The trial court found that Ware and his attorneys “acted unreasonably and in bad faith in claiming damages from Ike when those damages had been caused by either flooding [excluded under the policy] or by Rita, and such a claim constituted an excessive demand and was unreasonable.” The trial court further found that “Ware stated under oath that his properties had suffered no flood damages as a result of Ike.” “This statement was not true, and it was undisputed that the property had been subjected to flooding of up to 18 inches in one building and 24 inches in another building.” The court also found that Ware’s attorneys “submitted a statement for attorney fees in an amount of $133,947.00 based on various hourly rates” and that Ware’s “original demand letter requested attorney fees based upon a 40% contingent fee contract with Ware.” The court found that the “excessive and unreasonable demands caused unnecessary and excessive litigation costs, including attorney fees and court costs.”
Ware challenged the trial court’s finding–that his damages claim was unreasonable and in bad faith–though he acknowledges that the settlement demand included flood damages which were not recoverable under the policy with Lloyds. Ware asserted that the inclusion of the flood damages in the settlement demand was a mistake, and he states that Lloyds was made aware of the mistake long before trial. There was evidence in the record, however, that Ware’s attorney and his expert met “the week before trial” to remove flood damages from the estimates, and that the expert did not remove each item that he considered to be damages caused by flood waters until the middle of trial. Moreover, Ware had stated under oath in a discovery response that his properties had suffered no flood damages as a result of Hurricane Ike. He does not dispute the trial court’s finding that this sworn statement was not true . The trial court also heard evidence that a portion of the damages sought by Ware in his demand letter were the result of Hurricane Rita or pre-existing leaks to the property.
Ware argues that Lloyds stipulated at trial to Lloyds’ untimely payment of the claim.
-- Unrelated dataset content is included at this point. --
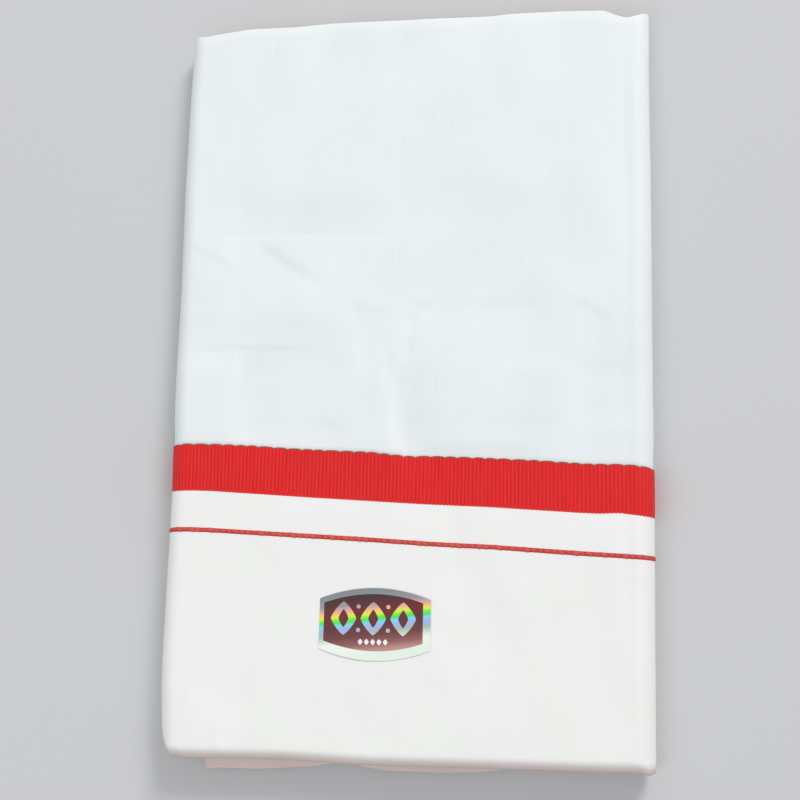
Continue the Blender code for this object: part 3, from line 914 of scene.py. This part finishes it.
def leaf_tree():
    """Flat tubes with rounded edges, long side along X, laid under each other as the turns of the stack."""
    tree, given = new_tree("Leaves of the stack", {
        "Length": "Float",
        "Depth": "Float",
        "Thickness": "Float",
        "Columns": "Int",
        "Leaves": "Int",
        "Pitch": "Float",
        "Material": "Material",
    })
    half = figure(tree, "MULTIPLY", given["Length"], 0.5)
    line = add_node(tree, "GeometryNodeCurvePrimitiveLine", {
        "Start": triple(tree, X=figure(tree, "MULTIPLY", half, -1.0)),
        "End": triple(tree, X=half),
    })
    stepped = add_node(tree, "GeometryNodeResampleCurve", {
        "Curve": line.outputs["Curve"],
        "Count": given["Columns"],
    })
    copies = add_node(tree, "GeometryNodeDuplicateElements", {
        "Geometry": stepped.outputs["Curve"],
        "Amount": given["Leaves"],
    }, domain="SPLINE")
    number = copies.outputs["Duplicate Index"]
    depth = figure(tree, "MULTIPLY", figure(tree, "MULTIPLY", number, given["Pitch"]), -1.0)
    nested = add_node(tree, "GeometryNodeSetPosition", {
        "Geometry": stored(tree, copies.outputs["Geometry"], "leaf", number),
        "Offset": triple(tree, Z=depth),
    })
    section = add_node(tree, "GeometryNodeCurvePrimitiveQuadrilateral", {
        "Width": given["Depth"],
        "Height": given["Thickness"],
    })
    rounded = add_node(tree, "GeometryNodeFilletCurve", {
        "Curve": section.outputs["Curve"],
        "Radius": figure(tree, "MULTIPLY", given["Thickness"], 0.49),
        "Count": 3,
    }, mode="POLY")
    tube = add_node(tree, "GeometryNodeCurveToMesh", {
        "Curve": nested.outputs["Geometry"],
        "Profile Curve": rounded.outputs["Curve"],
    })
    end_tree(tree, tube.outputs["Mesh"], given["Material"])
    return tree


# Painted shade: the lower layers are painted pinker and a little darker than the outer ply, for the warm
# shade they lie in under the fold.
UNDER_WHITE = linear(233, 216, 212)
UNDER_SHADE = linear(225, 207, 203)
UNDER_TINT = linear(231, 213, 205)
under_cotton = woven_cotton("under_cotton", UNDER_WHITE, UNDER_SHADE, UNDER_TINT, weave_height=0.00012)
STACK_DEPTH = 0.3600
leaves = grown("inner_layers", leaf_tree(), {
    "Length": GIRTH,
    "Depth": STACK_DEPTH,
    "Thickness": LEAF_THICK,
    "Columns": LEAF_COLUMNS,
    "Leaves": LEAVES,
    "Pitch": LEAF_PITCH,
    "Material": under_cotton,
})

leaf_s, leaf_y, leaf_out = mesh_points(leaves).T
leaf_number = np.empty(len(leaves.vertices))
leaves.attributes["leaf"].data.foreach_get("value", leaf_number)

# Two of the columns on the underside are moved to the square corner of the loose layers.
columns = np.unique(leaf_s)
under_corner = [-2 * HALF_RUN - SPINE_ARC - x for x, _ in LOWER_LAYERS[:2]]
at_corner = np.argmin(np.abs(columns - under_corner[0]))
leaf_s = np.where(leaf_s == columns[at_corner], under_corner[0], leaf_s)
leaf_s = np.where(leaf_s == columns[at_corner - 1], under_corner[1], leaf_s)
leaf_x = plain_x(leaf_s)
leaf_turn = leaf_number * LEAF_TURN
ragged = LEAF_UNEVEN * (
    0.5 * np.sin(leaf_turn * 5.0)
    + 0.3 * np.sin(leaf_s * 70.0 + leaf_turn)
    + 0.2 * np.sin(leaf_s * 190.0 + leaf_turn * 3.0)
)
is_near = leaf_y < 0.0
near_y = near_end(leaf_x) + LEAF_BACK + ragged + leaf_y + STACK_DEPTH / 2
far_y = far_end(leaf_x) - LEAF_BACK - ragged - LEAF_STAGGER * (leaf_number % 2)
far_y = far_y + leaf_y - STACK_DEPTH / 2
_, _, leaf_up = station(leaf_s)
tongue = np.interp(leaf_x, *zip(*LOWER_LAYERS)) + LOOSE_BACK * (leaf_number - LOOSE_LEAVES[0]) ** 1.5
tongue = tongue + ragged * 0.3 + leaf_y + STACK_DEPTH / 2
is_loose = (leaf_up < 0.0) & (leaf_number >= LOOSE_LEAVES[0]) & (leaf_number <= LOOSE_LEAVES[-1])
is_loose &= (leaf_x > LOWER_LAYERS[0][0]) & (leaf_x < LOWER_LAYERS[-1][0])
near_y = np.where(is_loose, np.minimum(near_y, tongue), near_y)
leaf_y = np.where(is_near, near_y, far_y)
leaves.vertices.foreach_set("co", on_stack(leaf_s, leaf_y, leaf_out - LEAF_START, 0.0).ravel())
mend(leaves, merge=True, turn_out=True)
inner_layers = make_object("inner_layers_cloth", leaves)
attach(inner_layers, "root")
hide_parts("inner_layers")

# The sticker is a stiff label of hologram foil, glued flat on the flap. A dark varnish is printed
# over the foil, which stays bare as a rim and as an ornament of lozenges and dots, with a short
# row of white lozenges under it.

label_low, label_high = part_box("label")
LABEL_SHIFT = (0.0005, 0.0004)  # from the middle of its solid
LABEL_CENTRE = [(low + high) / 2 + shift for low, high, shift in zip(label_low, label_high, LABEL_SHIFT)]
LABEL_WIDTH = label_high[0] - label_low[0]
LABEL_SIDE = 0.0234
LABEL_CROWN = 0.0052
Margins = namedtuple("Margins", "left right top bottom")
NO_MARGINS = Margins(0.0, 0.0, 0.0, 0.0)
RIM = Margins(0.0021, 0.0036, 0.0028, 0.0044)
FOIL_THICK = 0.00020
PRINT_THICK = 0.00004
LABEL_STEPS = 24
LOZENGE_STEPS = 32
HOLOGRAM_SLOPE = -0.125
HOLOGRAM_SPAN = 0.035

# Colours from the label's near edge to its far one, each at its share of the span: painted reflections of
# the light, a white glint at the near edge and rainbow bands beyond it.
HOLOGRAM_REFLECTIONS = [
    (0.120, (238, 248, 234)),
    (0.270, (250, 252, 248)),
    (0.350, (206, 222, 206)),
    (0.400, (172, 195, 185)),
    (0.455, (175, 185, 230)),
    (0.490, (160, 190, 250)),
    (0.530, (130, 225, 235)),
    (0.565, (70, 232, 120)),
    (0.600, (120, 240, 50)),
    (0.640, (215, 250, 70)),
    (0.675, (252, 215, 110)),
    (0.710, (244, 180, 150)),
    (0.751, (200, 172, 172)),
    (0.790, (165, 150, 160)),
    (0.860, (142, 150, 156)),
    (0.957, (133, 141, 145)),
]
VARNISH = [
    (0.157, (192, 146, 136)),
    (0.243, (150, 95, 90)),
    (0.357, (112, 58, 58)),
    (0.500, (92, 42, 46)),
    (0.671, (112, 30, 34)),
    (0.871, (66, 34, 34)),
]


def barrel(margins=NO_MARGINS):
    """The sticker's outline, or one set in from it: short straight sides, long arcs above and below."""
    outline = []
    for side, margin in ((1.0, margins.top), (-1.0, margins.bottom)):
        for i in range(LABEL_STEPS + 1):
            share = (i / LABEL_STEPS) if side < 0.0 else 1.0 - i / LABEL_STEPS
            x = -LABEL_WIDTH / 2 + margins.left + share * (LABEL_WIDTH - margins.left - margins.right)
            crown = LABEL_CROWN * (1.0 - (x / (LABEL_WIDTH / 2)) ** 2)
            outline.append((x, side * (LABEL_SIDE / 2 + crown - margin)))
    return outline


def lozenge(x, y, half_width, half_height, bulge=1.6):
    """A lozenge with a little bulge in its sides: 2 is straight-sided, 1 an ellipse."""
    outline = []
    for i in range(LOZENGE_STEPS):
        turn = 2 * math.pi * i / LOZENGE_STEPS
        right = math.copysign(abs(math.cos(turn)) ** bulge, math.cos(turn))
        ahead = math.copysign(abs(math.sin(turn)) ** bulge, math.sin(turn))
        outline.append((x + half_width * right, y + half_height * ahead))
    return outline


# The sticker is stiff: it lies in one plane, on the highest points of the cloth under it.
spread = np.linspace(0.1, 1.0, 10)[:, None]
under_x, under_y = (spread * axis + centre for axis, centre in zip(np.array(barrel()).T, LABEL_CENTRE))
under_points = np.stack([under_x.ravel(), under_y.ravel(), np.ones(under_x.size)], axis=1)
under_z = NEAR_HEIGHT + relief(under_x.ravel(), under_y.ravel())
label_plane = np.linalg.lstsq(under_points, under_z, rcond=None)[0]
label_plane[2] += np.max(under_z - under_points @ label_plane)


def plate(bm, outline, low, high, material_index, hole=()):
    """A closed thin plate in the sticker's plane, with or without a hole of as many corners."""
    rings = []
    for edge in (outline, hole):
        for lift in (low, high):
            points = np.array([(x + LABEL_CENTRE[0], y + LABEL_CENTRE[1], 1.0) for x, y in edge])
            rings.append([bm.verts.new((p[0], p[1], p @ label_plane + lift)) for p in points])
    lower, upper, hole_lower, hole_upper = rings
    bands = [(lower, upper)]
    if hole:
        bands += [(upper, hole_upper), (hole_upper, hole_lower), (hole_lower, lower)]
    else:
        bm.faces.new(lower[::-1]).material_index = material_index
        bm.faces.new(upper).material_index = material_index
    for first, second in bands:
        for i in range(len(first)):
            j = (i + 1) % len(first)
            bm.faces.new((first[i], first[j], second[j], second[i])).material_index = material_index


def printed(name, stops, finish):
    """A glossy print or foil with its colours laid across the label, slanting a little; on the foil they are
    painted reflections of the light.
    """
    material, tree, shader = new_material(name, finish)
    place = axes_of(tree, add_node(tree, "ShaderNodeUVMap", uv_map="print").outputs["UV"])
    slanted = figure(tree, "MULTIPLY_ADD", place["X"], HOLOGRAM_SLOPE, place["Y"])
    share = figure(tree, "MULTIPLY_ADD", slanted, 1.0 / HOLOGRAM_SPAN, 0.5)
    colour = ramped(tree, share, *((place, linear(*parts)) for place, parts in stops))
    tree.links.new(colour, shader.inputs["Base Color"])
    return material


FOIL_FINISH = {"Metallic": 0.12, "Roughness": 0.28, "Coat Weight": 0.4, "Coat Roughness": 0.12}
VARNISH_FINISH = {"Metallic": 0.0, "Roughness": 0.45, "Coat Weight": 0.1, "Coat Roughness": 0.12}
hologram_foil = printed("hologram_foil", HOLOGRAM_REFLECTIONS, FOIL_FINISH)
dark_varnish = printed("dark_varnish", VARNISH, VARNISH_FINISH)
white_print, _, _ = new_material("white_print", {"Base Color": linear(250, 247, 244), "Roughness": 0.4})

# The ornament's places, from the label's centre, and half sizes.
Half = namedtuple("Half", "width height")
LARGE_X = (-0.0150, -0.0007, 0.0136)
LARGE_Y = 0.0026
LARGE = Half(0.0061, 0.0078)
HOLE = Half(0.0024, 0.0042)
DOTS_X = (-0.00785, 0.00645)
DOTS_Y = (-0.0028, 0.0082)
DOT = Half(0.0010, 0.0010)
SMALL_START = -0.0067
SMALL_PITCH = 0.0030
SMALL_Y = -0.0083
SMALL = Half(0.0011, 0.0014)
FOIL, DARK, WHITE = range(3)
PRINT_TOP = FOIL_THICK + PRINT_THICK
ORNAMENT_TOP = PRINT_TOP + PRINT_THICK

bm = bmesh.new()
plate(bm, barrel(), 0.0, FOIL_THICK, FOIL)
plate(bm, barrel(RIM), FOIL_THICK / 2, PRINT_TOP, DARK)
for x in LARGE_X:
    plate(bm, lozenge(x, LARGE_Y, *LARGE), FOIL_THICK, ORNAMENT_TOP, FOIL, hole=lozenge(x, LARGE_Y, *HOLE))
for x in DOTS_X:
    for y in DOTS_Y:
        plate(bm, lozenge(x, y, *DOT, bulge=1.0), FOIL_THICK, ORNAMENT_TOP, FOIL)
for i in range(5):
    plate(bm, lozenge(SMALL_START + SMALL_PITCH * i, SMALL_Y, *SMALL), FOIL_THICK, ORNAMENT_TOP, WHITE)
bmesh.ops.recalc_face_normals(bm, faces=bm.faces[:])
print_map = bm.loops.layers.uv.new("print")
for face in bm.faces:
    for loop in face.loops:
        loop[print_map].uv = (loop.vert.co.x - LABEL_CENTRE[0], loop.vert.co.y - LABEL_CENTRE[1])
label_mesh = bpy.data.meshes.new("foil_sticker")
bm.to_mesh(label_mesh)
bm.free()
for material in (hologram_foil, dark_varnish, white_print):
    label_mesh.materials.append(material)
foil_sticker = make_object("foil_sticker", label_mesh)
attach(foil_sticker, "root")
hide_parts("label")

# The cloth lies on a plain pale floor, in even pale light. A softbox beyond its far right corner
# brings out the creases, and a weaker one fills in from the near left.

FLOOR_REACH = 3.0
corners = [(x * FLOOR_REACH, y * FLOOR_REACH, 0.0) for x, y in ((-1, -1), (1, -1), (1, 1), (-1, 1))]
floor_mesh = bpy.data.meshes.new("floor")
floor_mesh.from_pydata(corners, [], [(0, 1, 2, 3)])
floor_paint, _, _ = new_material("floor", {"Base Color": linear(206, 206, 207), "Roughness": 0.95})
floor_mesh.materials.append(floor_paint)
floor = make_object("floor", floor_mesh)

world = bpy.data.worlds.new("studio")
bpy.context.scene.world = world
world.use_nodes = True
background = world.node_tree.nodes["Background"]
background.inputs["Color"].default_value = (0.947, 0.9655, 1.0, 1.0)
background.inputs["Strength"].default_value = 0.568


def soft_light(name, place, size, power, colour):
    """A square softbox that faces the stack."""
    lamp = bpy.data.lights.new(name, "AREA")
    lamp.shape = "SQUARE"
    lamp.size = size
    lamp.energy = power
    lamp.color = colour
    light = bpy.data.objects.new(name, lamp)
    direction = Vector(place)
    turned = direction.to_track_quat("Z", "Y").to_matrix().to_4x4()
    light.matrix_world = Matrix.Translation(direction) @ turned
    bpy.context.scene.collection.objects.link(light)


soft_light("far_softbox", (1.42, 2.62, 2.02), 1.2, 73.0, (1.0, 0.99, 0.975))
soft_light("near_softbox", (-0.70, -0.70, 1.45), 1.0, 5.4, (0.97, 0.985, 1.0))

bpy.context.scene.view_settings.view_transform = "Standard"

CAMERA_PLACE = Vector((0.0906, -0.1146, 0.6341))
CAMERA_BACK = Vector((0.1469, -0.1653, 0.9752)).normalized()
CAMERA_UP = Vector((0.0038, 0.9860, 0.1665))
camera_right = CAMERA_UP.cross(CAMERA_BACK).normalized()
camera_up = CAMERA_BACK.cross(camera_right)
lens = bpy.data.cameras.new("camera")
lens.lens = 58.5
lens.sensor_width = 36.0
lens.clip_start = 0.01
camera = bpy.data.objects.new("camera", lens)
axes = Matrix((camera_right, camera_up, CAMERA_BACK)).transposed().to_4x4()
camera.matrix_world = Matrix.Translation(CAMERA_PLACE) @ axes
bpy.context.scene.collection.objects.link(camera)
bpy.context.scene.camera = camera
He contends he is entitled to attorney fees as a matter of law under both the breach of contract claim and the prompt payment provision of the Insurance Code. Arguing that the attorney fees sought by Ware are excessive, Lloyds raised the defense of “excessive demand” with the trial court, and asserted that the fees sought by Ware are unreasonable and, in part, unnecessary.
Whether or not the excessive demand doctrine applies, the attorney fees awarded must be reasonable and necessary. A party seeking to recover attorney fees carries the burden of proof. Even when the testimony on fees is not contradicted by any other witness, the fees sought may be unreasonable.
In this case, the jury awarded $7,833.01 in damages. Ware does not contest the jury’s determination of the value of the claim. Ware asks for $133,947.00 in attorney fees. While acknowledging he signed a contingency fee agreement with his attorney, Ware nonetheless argues he is free to pursue an award of attorney fees based either on the contingency fee agreement or on what he calls a “per diem” basis.
An appellate court may conclude a trial court abuses its discretion if a trial court’s decision is arbitrary, unreasonable, and without reference to guiding principles, or if the court rules without supporting evidence. A trial court’s determination that claimed hours or fees are excessive, duplicative, or unreasonable is given considerable deference.
The trial court heard the testimony along with the jury. When confronted with conflicting evidence, a factfinder sometimes rationally may choose to believe one witness and disbelieve another, may resolve inconsistencies in the testimony of any witness, or may reject expert testimony. The trial court in this case considered the evidence and resolved the conflicts against Ware. The trial court found that Ware’s claim for attorney fees was excessive and unreasonable, and largely unnecessary. Under the circumstances, the appeals court did not see abuse of discretion by the trial court. Thus, Ware’s appeal was denied.